The title, above, speaks to a whole range of reflections that have arisen in me over the last few hours. Like most, I don't know much about Pope Francis. I do know that he's a Jesuit, a man of very reputable humility, and a total shocker (per conventional wisdom) as a fifth-round pick for the conclave. He also boasts perhaps the truest and most visible episcopal motto ever: Miserando atque eligendo—roughly, "pitiable yet chosen."
I'll freely admit that upon hearing "Bergoglio" read by the cardinal proto-deacon, I was somehow let down. When I heard the papal name, I was simply confused. Despite my best attempts to stay out of the fray, it all just seemed too unexpected. I was in St. Peter's Square when Benedict XVI was introduced in 2005, and the electricity of that crowd—the entire moment—I dare say, was unrivaled. Today seemed a stark contrast.
A few hours later, with the clarity that just an ounce of respite from social media hype can provide, my heart is somewhat changed. In fact, even significantly so. I remember the excitement of Pope Benedict's election well; this evening, on the other hand, I'm at the threshold of a great joy.

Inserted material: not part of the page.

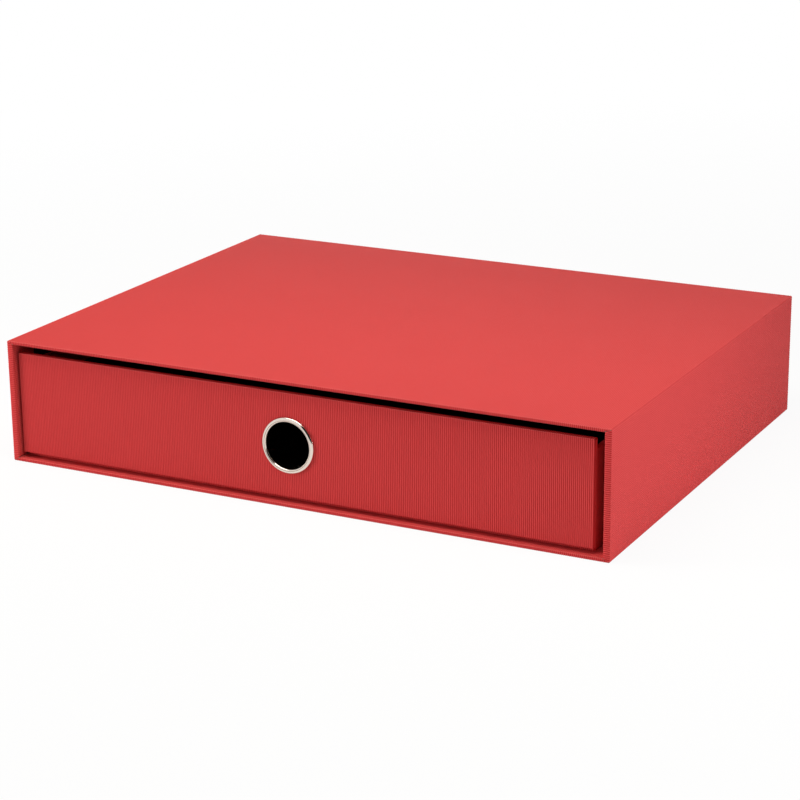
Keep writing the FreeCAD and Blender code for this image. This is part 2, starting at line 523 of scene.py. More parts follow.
def new_material(
    name: str,
) -> tuple[bpy.types.Material, bpy.types.NodeTree, bpy.types.Node, bpy.types.NodeSocket]:
    """Starts a material with a bare Principled shader.

    Args:
        name: the material's name.

    Returns:
        The material, its node tree, its shader and the Object coordinates.
    """
    material = bpy.data.materials.new(name)
    material.use_nodes = True
    tree = material.node_tree
    tree.nodes.clear()
    shader = add_node(tree, "ShaderNodeBsdfPrincipled", {}, {})
    add_node(tree, "ShaderNodeOutputMaterial", {}, {"Surface": shader.outputs[0]})
    place = add_node(tree, "ShaderNodeTexCoord", {}, {}).outputs["Object"]
    return material, tree, shader, place


@dataclass(frozen=True)
class RibbedCoverPaper:
    """Uncoated paper dyed red in the pulp and ribbed between rollers: matt, with a soft fibrous grain.

    The grooves carry painted shade, darker than real paper is there, so that ribs of 1 mm show, and folds
    that look up are paler from wear and a painted highlight. The fibres, really about 0.1 mm, are drawn
    nine times as coarse, so that they show at all. The clouds are the uneven dye.
    """

    dye: str = "#D94E4F"
    deep: str = "#D24849"
    # painted shade at the bottom of the grooves
    groove: str = "#AE1F22"
    # the folds' real wear together with a painted highlight
    wear_and_highlight: str = "#E66F6C"
    fibre: str = "#DA5252"
    cloud_size: float = 35 * MM
    fibre_size: float = 0.9 * MM
    relief: float = 0.03 * MM
    relief_strength: float = 0.25
    roughness: float = 0.8
    gloss: float = 0.15

    def material(self) -> bpy.types.Material:
        """Builds the material: clouds in the dye, painted shade in the grooves, folds paled by wear and a
        painted highlight, and a fine grain.

        Returns:
            The material.
        """
        material, tree, shader, place = new_material("dyed_ribbed_paper")
        clouds = add_node(
            tree, "ShaderNodeTexNoise", {"Scale": 1 / self.cloud_size, "Detail": 3.0}, {"Vector": place}
        )
        grain = add_node(
            tree, "ShaderNodeTexNoise", {"Scale": 1 / self.fibre_size, "Detail": 3.0}, {"Vector": place}
        )
        groove = add_node(tree, "ShaderNodeAttribute", {"attribute_name": GROOVE_SHADE}, {})
        fold = add_node(tree, "ShaderNodeAttribute", {"attribute_name": FOLD_WEAR_AND_HIGHLIGHT}, {})
        coloured = add_node(
            tree,
            "ShaderNodeMix",
            {"data_type": "RGBA", COLOUR_A: linear(self.deep), COLOUR_B: linear(self.dye)},
            {"Factor": clouds.outputs["Fac"]},
        )
        # The grain is the paper's own; the groove colour is painted shade, the fold colour wear with a
        # painted highlight.
        for share, colour in ((grain, self.fibre), (groove, self.groove), (fold, self.wear_and_highlight)):
            coloured = add_node(
                tree,
                "ShaderNodeMix",
                {"data_type": "RGBA", COLOUR_B: linear(colour)},
                {"Factor": share.outputs["Fac"], COLOUR_A: coloured.outputs[MIXED]},
            )
        relief = add_node(
            tree,
            "ShaderNodeBump",
            {"Strength": self.relief_strength, "Distance": self.relief},
            {"Height": grain.outputs["Fac"]},
        )
        shader.inputs["Roughness"].default_value = self.roughness
        shader.inputs["Specular IOR Level"].default_value = self.gloss
        tree.links.new(coloured.outputs[MIXED], shader.inputs["Base Color"])
        tree.links.new(relief.outputs[0], shader.inputs["Normal"])
        return material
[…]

It would be wrong to speculate too wildly about Pope Francis's personality, pastoral zeal, or theological prowess. That will all be proven soon enough. His Jesuit patrimony and spirituality—of which I'm a thankful if at times equally grieved product—is unprecedented. His moniker "Francis"—either as one called to rebuild the Church, to evangelize the East, or to rescue Western culture from its self-imposed ruin—is something to be played out in time.
For now, most of us only have our experiences today to work from. The more I consider mine, the more I'm convinced that Pope Francis is exactly the man for the job. What's more important, though, is that he's clearly and above all a "man for others."
For those who know a bit of Italian, listening to (and experiencing) this guy preach can only be a sign of good things to come.